This study is part of a larger project for which researchers collected qualitative and quantitative data using numerous methods and that addressed multiple BWC-related issues.⁴ It employed a quasi-experimental design where three of the department’s eight police districts were selected to participate in the experiment. Of the three police districts selected, two were chosen by the department (Districts 1 and 2) because of their high volume of calls for service involving violent and property crime and the greater diversity of their residents. The third, District 3, was selected by the researchers because it was more representative of the five, non-selected districts. The top portion of Table 1 presents demographic and crime data on the three districts and their residents. Nearly 12% and 10% of the District 1 and 2 residents, respectively, lived below the US poverty line compared with approximately 4% of the District 3 residents. The percentages of minority residents ranged from a high of 70% in District 1 to a low of 40% in District 3. The districts also had the same high-to-low ordering in their rates of property and violent crime, with District 2 having the highest rate of the three.

Table 1.

District and Officer Characteristics.

District characteristics	District 1	District 2	District 3
% Below the Poverty Line	11.8	9.6	4.4
% Minority	70	55	40
Property crime rate per 100,000	2040	2869	1326
Violent crime rate per 100,000	790	1232	458
Officers’ characteristics
Years of service (mean)	10.5	11.4	14.6
Rank
Patrol officer	88%	85%	85%
Supervisor, above	12%	15%	15%
Gender
Male	85%	77%	94%
Female, other	15%	23%	6%
Education
Associates degree, less	35%	35%	39%
Four year degree, more	65%	65%	61%
Ethnicity
White	76%	68%	82%
Black, other	24%	32%	18%
District staffing
Squad B/Treatment group (162 officers)	58	58	46
Squad A/Control group (134 officers)	51	41	42

The lower portion of Table 1 presents the demographic characteristics of the officers serving in the three districts. The officers assigned to Districts 1 and 2 had similar years of service (10.5 and 11.4, respectively) but had fewer years when compared to District 3 (14.6). The districts were nearly identical in the proportion holding the front-line rank of patrol officer. Differences were found on gender among the three districts: District 2 had the highest percentage of female officers (23%), followed by District 1 (15%) and then District 3 (6%). Table 1 also shows that the level of education was very similar across the three districts. Finally, the racial diversity among officers in the three districts showed, like gender, that District 2 had the highest level (32% minority), followed by District 1 (24% minority) and District 3 (18% minority).
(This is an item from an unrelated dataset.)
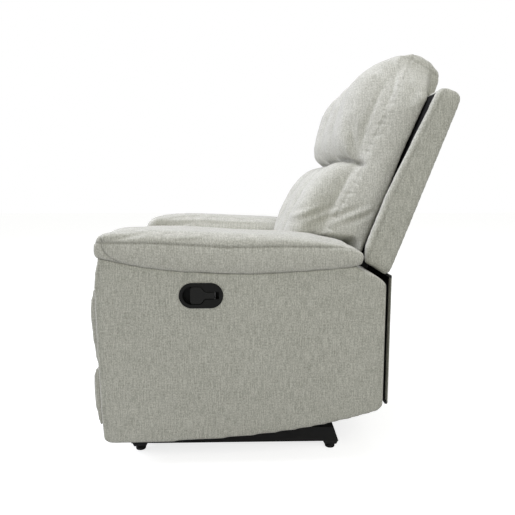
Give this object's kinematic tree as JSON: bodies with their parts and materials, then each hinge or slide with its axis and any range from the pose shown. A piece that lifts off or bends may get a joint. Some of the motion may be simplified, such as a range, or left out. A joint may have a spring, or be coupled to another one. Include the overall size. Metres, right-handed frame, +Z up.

Prior to the evaluation, patrol officers in each district were routinely divided into two squads designated as A or B. The squads worked different days of the week over a 2-week pay period, resulting in very little interaction between them.⁵ The researchers flipped a coin and Squad B was assigned to wear the cameras for the 6-month pilot period as members of the treatment group. Although there were differences in officer demographics across the three districts, there were no statistically significant differences in the officers’ characteristics between the treatment (Squad B) and control (Squad A) groups at the beginning of the pilot period.⁶ The bottom portion of Table 1 presents data on staffing by district and by squad and shows the number of officers available for patrol, excluding those who were on light duty because of injuries. Squad B also included six to eight Neighborhood Patrol Unit officers in Districts 1 and 2 who patrolled specific areas on bicycle.

Unlike most of the randomized controlled trial (RCT) designs utilized in previous BWC studies, the squad schedule offered a unique way to minimize contamination effects stemming from both Squad A and Squad B officers responding to the same call. As noted by Lum et al. (2020), a similar design employed by Bennett et al. (2019) reduced the chances for both within-subject and across-subject contamination.⁷ Indeed, the only time that a member of one squad worked with an officer from the other was when a squad had an insufficient number of officers for effective patrol (e.g., due to sick or vacation leave). A volunteer officer from the other squad was paid overtime to work with the understaffed squad. However, policy dictated that if a Squad B member worked with Squad A, they did not wear their camera while doing so. When a Squad A officer worked on a Squad B shift, the Squad A officer was not issued a BWC.⁸

Measurement

The independent variable, Presence of Camera, is a dichotomous variable based upon whether the officer was assigned a camera (i.e., in Squad B, the treatment group) or not (in Squad A, the control group). The data were collected for 52 weeks prior to the pilot, 26 weeks during the pilot and for 18 weeks after the pilot ended, for a total of 96 weeks of data collection.⁹

Data measuring both dependent variables were retrieved from the department’s electronic data storage system. The first dependent variable, Self-initiated Foot Patrols, is defined as any time an officer leaves their car to engage in proactive, non-dispatched foot patrol. This includes such activities as walking a beat, checking out a building or perusing area malls and businesses. The data were collected from the department’s Integrated Law Enforcement Automated Data System (ILEADS) module. This module recorded the time and location of officers when they “marked-out,” i.e., they entered a specific code into their onboard computer before leaving the patrol car to engage in a self-initiated foot patrol. Since FCPD deploys single-officer patrol cars, high levels of officer compliance with this protocol are likely because it is well-understood to protect officers in situations where they may encounter a threat while out of their patrol car. The data showed that Squad B officers engaged in 10,322 self-initiated foot patrols while Squad A officers engaged in 9,629 of them over the 96 weeks.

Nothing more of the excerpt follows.